The result is a blindness to human reality. Such a person is unaware of their sinfulness and what is needed for their salvation. They are not interested in discussions or activities that are spiritual in nature. Saint Theophan puts it this way:
“There is a blindness and insensitivity in the sinner. They do not see their own condition, and therefore do not sense the danger and therefore do not take the trouble to care to be delivered from it. The necessity to change and be saved does not even enter their mind. They have complete, unshakable confidence that they are at their proper station in life, want for nothing and must therefore leave everything the way it is.
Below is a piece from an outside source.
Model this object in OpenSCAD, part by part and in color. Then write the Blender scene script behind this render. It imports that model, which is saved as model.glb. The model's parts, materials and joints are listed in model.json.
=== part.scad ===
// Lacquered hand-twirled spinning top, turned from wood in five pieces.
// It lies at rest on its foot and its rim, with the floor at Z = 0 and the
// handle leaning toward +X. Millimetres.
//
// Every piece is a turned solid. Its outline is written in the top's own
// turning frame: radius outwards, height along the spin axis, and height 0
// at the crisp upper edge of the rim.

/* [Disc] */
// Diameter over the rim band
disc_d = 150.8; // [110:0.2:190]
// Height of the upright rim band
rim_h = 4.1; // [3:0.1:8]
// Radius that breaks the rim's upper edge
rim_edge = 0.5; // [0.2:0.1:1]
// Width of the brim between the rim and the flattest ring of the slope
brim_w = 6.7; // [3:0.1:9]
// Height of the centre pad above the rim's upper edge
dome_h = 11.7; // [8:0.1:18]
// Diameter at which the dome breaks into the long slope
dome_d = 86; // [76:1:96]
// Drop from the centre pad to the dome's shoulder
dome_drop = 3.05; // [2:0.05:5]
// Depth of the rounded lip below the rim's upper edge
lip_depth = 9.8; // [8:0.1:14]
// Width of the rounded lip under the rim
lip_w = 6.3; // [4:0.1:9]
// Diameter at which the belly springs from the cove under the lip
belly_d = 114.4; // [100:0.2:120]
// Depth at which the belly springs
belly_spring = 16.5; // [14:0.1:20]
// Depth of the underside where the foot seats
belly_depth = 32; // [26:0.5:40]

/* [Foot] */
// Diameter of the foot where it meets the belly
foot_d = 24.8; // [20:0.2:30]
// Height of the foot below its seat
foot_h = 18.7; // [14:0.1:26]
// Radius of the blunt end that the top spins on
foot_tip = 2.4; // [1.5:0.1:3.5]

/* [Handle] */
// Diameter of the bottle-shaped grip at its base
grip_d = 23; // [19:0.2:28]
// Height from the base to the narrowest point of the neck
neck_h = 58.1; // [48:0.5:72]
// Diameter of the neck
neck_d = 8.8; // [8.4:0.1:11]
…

Therefore they consider any reminder about another kind of life to be superfluous for themselves; they do not listen, and cannot even understand what it is for. They avoid and shun it.” (Saint Theophan the Recluse, p 100)
In the next posting I will share how one can be awakened from this dangerous stupor.

Ref: The Path to Salvation, by Saint Theophan the Recluse, pp 95-101

A Personal Note: I lived in this stupor until I was over 40 years old. I had no awareness of the deep nature of my sinfulness and how far I was separated from God. For me I was successful in my career, I had a good marriage and two beautiful children. My parents were healthy and my grandparents still living. All was good, very good. I assumed it was my good work that made this possible. I would go to Church periodically, but it was out of a sense of obligation to my in-laws and wife. There was not a spiritual connection in this. It was just something you did. There was never a feeling so committing a sin. Like I hear many parishioners say, “I have not killed any one. I have not stolen any thing, I have not committed adultery.” I was so self centered, to go in front of an authority person like a priest to confess would not have been possible.